Now that I'm not doing hot stuff regularly it takes a lot less to "get
my attention".  Bv)=

This is fairly mild as long as you stay away from the "Big Jim" cultivar
of the NuMex chilies. I'll be making this for Happy Hangover Day (01 Jan)
even though I never go out on Amateur Night.

MMMMM----- Recipe via Meal-Master (tm) v8.06

     Title: Pollo Poblano (Chicken w/Tomatillos & Poblanos)
Categories: Poultry, Vegetables, Chilies, Herbs
     Yield: 4 Servings

     3    Fresh poblano chilies
     3    Anaheim/NuMex chilies
   3/4 lb Tomatillos; diced *
     1 lg White onion; chopped
   2/3 c  Red bell pepper; diced
     4    Green onions; chopped
     6 cl Garlic; minced
     1 c  Chicken broth
     3 tb Oil
     2 lb Chicken; skinned, boned; in
          - 2" pieces
   1/4 c  A-P flour
     1 tb Dried oregano
   1/2 ts Salt
       pn Black pepper
          Cayenne pepper
   2/3 c  Fresh cilantro; chopped

 * a 14 oz can of tomatilos, drained, rinsed and chopped
 may be used if fresh is out of season - UDD

 Preheat oven to 450oF/232oC.

 Roast peppers for about 25 minutes, until the skins can
 easily be removed. Remove skins, and chop peppers. (I
 use either a gas grill or the stovetop method - UDD)

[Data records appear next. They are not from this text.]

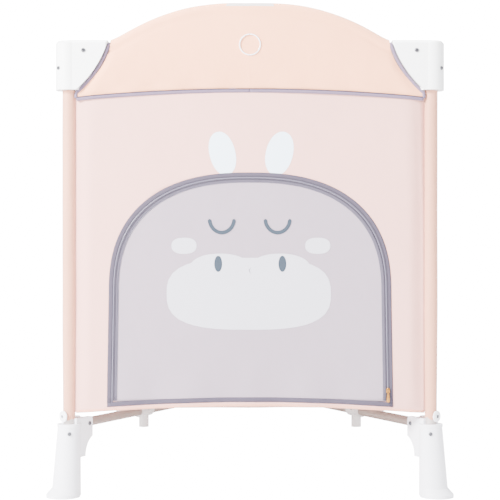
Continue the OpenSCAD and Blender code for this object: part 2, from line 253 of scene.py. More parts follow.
M = {
    "wall": fabric("wall_cloth", (0.73, 0.395, 0.34), crumple=0.6),
    "cover": fabric("cover_cloth", (0.93, 0.42, 0.235), sheen=0.2, crumple=0.75),
    "hem": fabric("hem_cloth", (0.72, 0.34, 0.24), crumple=0.3),
    "sleeve": fabric("sleeve_satin", (0.62, 0.29, 0.19), rough=0.5, sheen=0.4, crumple=0.3),
    "door": fabric("door_cloth", (0.31, 0.25, 0.30), sheen=0.1, crumple=0.6),
    "trim": fabric("lilac_trim", (0.160, 0.116, 0.180), pitch=0.0016, sheen=0.15, bump=0.5, crumple=0.25),
    "band": fabric("door_band", (0.066, 0.054, 0.080), pitch=0.0016, sheen=0.1, bump=0.5, crumple=0.25),
    "tape": fabric("zip_tape", (0.090, 0.078, 0.108), pitch=0.0012, sheen=0.1, bump=0.5, crumple=0.15),
    # dark thread along the zip, and also the painted shadow line over the covers' piping
    "dark": fabric("zip_stitching_and_painted_shadow", (0.045, 0.038, 0.055), pitch=0.0012, sheen=0.05, crumple=0.1),
    "teeth": plastic("zip_coil", (0.10, 0.09, 0.13), rough=0.4),
    "floor": fabric("floor_cloth", (0.70, 0.50, 0.45)),
    "quilt": fabric("quilted_cloth", (0.55, 0.46, 0.48), crumple=0.8),
    "net": netting("net_window", (0.70, 0.55, 0.52)),
    "white_print": printed("white_print", (0.69, 0.80, 0.92)),
    "pale_print": printed("pale_print", (0.49, 0.48, 0.54)),
    "slate_print": printed("slate_print", (0.030, 0.042, 0.060)),
    "cap": plastic("cap_white", (0.96, 0.97, 0.98), rough=0.22, coat=0.3),
    "foot": plastic("foot_white", (0.80, 0.80, 0.86), rough=0.42),
    "grey": plastic("connector_grey", (0.60, 0.58, 0.58), rough=0.4),
    "release": plastic("release_lilac", (0.20, 0.17, 0.24), rough=0.4),
    "button": plastic("button_white", (0.88, 0.88, 0.93), rough=0.25, coat=0.3),
    "tube": metal("tube_paint", (0.50, 0.44, 0.42), rough=0.35, metallic=0.4),
    "arm": metal("arm_paint", (0.26, 0.20, 0.175), rough=0.4, metallic=0.15),
    "screw": metal("screw_steel", (0.13, 0.13, 0.145), rough=0.3),
    "brass": metal("zip_brass", (0.42, 0.20, 0.05), rough=0.25),
}

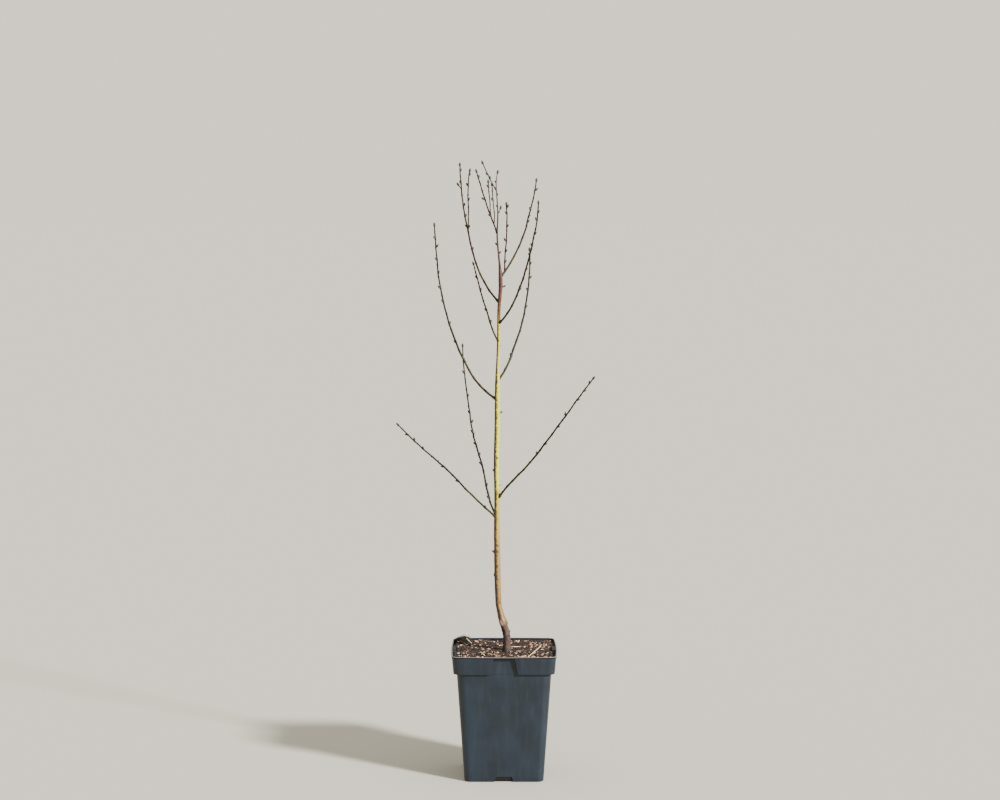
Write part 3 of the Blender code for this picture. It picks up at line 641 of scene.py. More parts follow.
def compostHeight(x, y):
    bumps = noise.noise(Vector((x, y, 0.3)) * perMetre(compost["reliefMm"]))
    crumbs = noise.noise(Vector((x, y, 4.1)) * perMetre(compost["reliefMm"] / 3))
    dish = -0.0006 + 0.0012 * noise.noise(Vector((x, y, 9.7)) * perMetre(60))
    rise = compost["relief"] * (0.7 * bumps + 0.35 * crumbs) + dish
    centre, size = compost["clumpPlace"], compost["clumpSize"]
    inside = 1 - ((x - centre[0]) / size[0]) ** 2 - ((y - centre[1]) / size[1]) ** 2
    if inside > 0:
        rise = max(rise, size[2] * math.sqrt(inside) * (0.86 + 0.3 * crumbs))
    return compost["level"] + rise


def makeCompost():
    inset = pot["wall"] + pot["gap"]
    levels = innerLevels(inset)
    for height in (shoulder + 0.010, shoulder + 0.020, compost["level"] - 0.0030):
        levels.append(skirtLevel(height, True, inset))
    bag, rings = loft(levels, inset)
    bag["faces"].pop()
    shore = [bag["verts"][i] for i in rings[-1]]
    last = rings[-1]
    count = len(shore)
    for step in range(compost["rings"]):
        share = 1 - step / compost["rings"]
        ring = []
        for x, y, height in shore:
            ring.append(len(bag["verts"]))
            bag["verts"].append((x * share, y * share, compostHeight(x * share, y * share)))
        for i in range(count):
            j = (i + 1) % count
            bag["faces"].append((last[i], last[j], ring[j], ring[i]))
        last = ring
    middle = len(bag["verts"])
    bag["verts"].append((0, 0, compostHeight(0, 0)))
    for i in range(count):
        bag["faces"].append((last[i], last[(i + 1) % count], middle))
    settle(newPiece("barkCompost", bag, [wetCompost]), "soil", "soil")
    return shore


def discSurface(name, rim, centre, rings):
    # a patch of the compost's surface inside a rim, for things to be strewn on
    bag = newBag()
    last = None
    count = len(rim)
    for step in range(rings):
        share = 1 - step / rings
        ring = []
        for x, y in rim:
            px = centre[0] + (x - centre[0]) * share
            py = centre[1] + (y - centre[1]) * share
            ring.append(len(bag["verts"]))
            bag["verts"].append((px, py, compostHeight(px, py)))
        if last:
            for i in range(count):
                j = (i + 1) % count
                bag["faces"].append((last[i], last[j], ring[j], ring[i]))
        last = ring
    bag["faces"].append(tuple(last))
    return newPiece(name, bag, [])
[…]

 In a medium saucepan, combine chopped peppers with
 tomatillos, onion, red pepper, green onion, and garlic.
 Stir in chicken broth. Heat to a boil, reduce heat, and
 simmer 15 minutes.

 Heat oil in a large skillet over medium heat. Dredge
 chicken in flour, then saute briefly. Pour tomatillo
 mixture over chicken. Season with oregano, salt, black
 pepper, and cayenne. Simmer for 25 minutes, or until
 chicken is no longer pink. Stir in the cilantro just
 before serving.

 Serve with refritoes and arroz (beans and rice).

 Recipe from: http://allrecipes.com

 Uncle Dirty Dave's Kitchen

MMMMM

... There's a connection between novelty and joy.